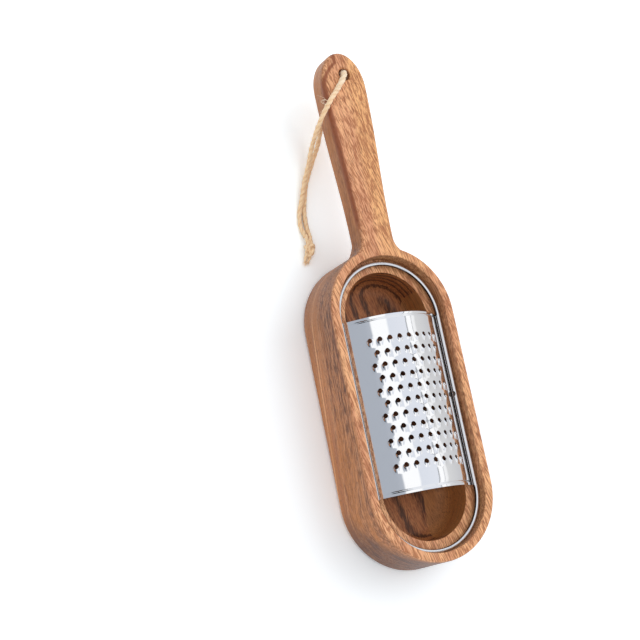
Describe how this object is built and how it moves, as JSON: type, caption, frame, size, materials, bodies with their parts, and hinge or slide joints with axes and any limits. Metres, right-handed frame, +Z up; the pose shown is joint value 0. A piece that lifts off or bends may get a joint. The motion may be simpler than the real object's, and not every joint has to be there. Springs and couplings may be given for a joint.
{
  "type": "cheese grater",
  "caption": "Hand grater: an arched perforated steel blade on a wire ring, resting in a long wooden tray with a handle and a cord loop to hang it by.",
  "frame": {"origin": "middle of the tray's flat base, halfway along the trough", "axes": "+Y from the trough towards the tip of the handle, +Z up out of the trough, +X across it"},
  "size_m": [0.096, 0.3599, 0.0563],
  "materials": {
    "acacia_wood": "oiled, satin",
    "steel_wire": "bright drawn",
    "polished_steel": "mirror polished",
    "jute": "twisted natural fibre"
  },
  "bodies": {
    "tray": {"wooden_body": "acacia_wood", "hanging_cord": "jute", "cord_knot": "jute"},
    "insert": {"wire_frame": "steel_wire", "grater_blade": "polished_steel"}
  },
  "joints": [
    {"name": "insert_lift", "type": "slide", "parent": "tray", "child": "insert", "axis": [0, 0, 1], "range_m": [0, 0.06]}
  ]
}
□ □ □ □ □
Directions for this task: Copy every line verbatim.

Full solution:
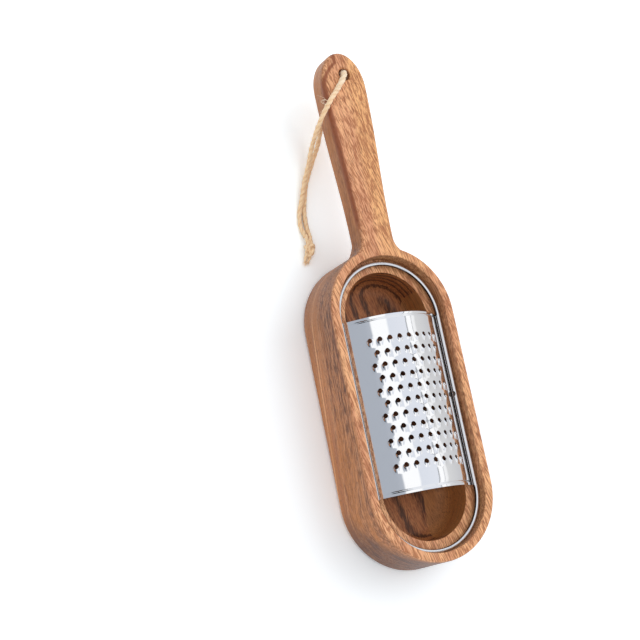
Describe how this object is built and how it moves, as JSON: type, caption, frame, size, materials, bodies with their parts, and hinge or slide joints with axes and any limits. Metres, right-handed frame, +Z up; the pose shown is joint value 0. A piece that lifts off or bends may get a joint. The motion may be simpler than the real object's, and not every joint has to be there. Springs and couplings may be given for a joint.
{
  "type": "cheese grater",
  "caption": "Hand grater: an arched perforated steel blade on a wire ring, resting in a long wooden tray with a handle and a cord loop to hang it by.",
  "frame": {"origin": "middle of the tray's flat base, halfway along the trough", "axes": "+Y from the trough towards the tip of the handle, +Z up out of the trough, +X across it"},
  "size_m": [0.096, 0.3599, 0.0563],
  "materials": {
    "acacia_wood": "oiled, satin",
    "steel_wire": "bright drawn",
    "polished_steel": "mirror polished",
    "jute": "twisted natural fibre"
  },
  "bodies": {
    "tray": {"wooden_body": "acacia_wood", "hanging_cord": "jute", "cord_knot": "jute"},
    "insert": {"wire_frame": "steel_wire", "grater_blade": "polished_steel"}
  },
  "joints": [
    {"name": "insert_lift", "type": "slide", "parent": "tray", "child": "insert", "axis": [0, 0, 1], "range_m": [0, 0.06]}
  ]
}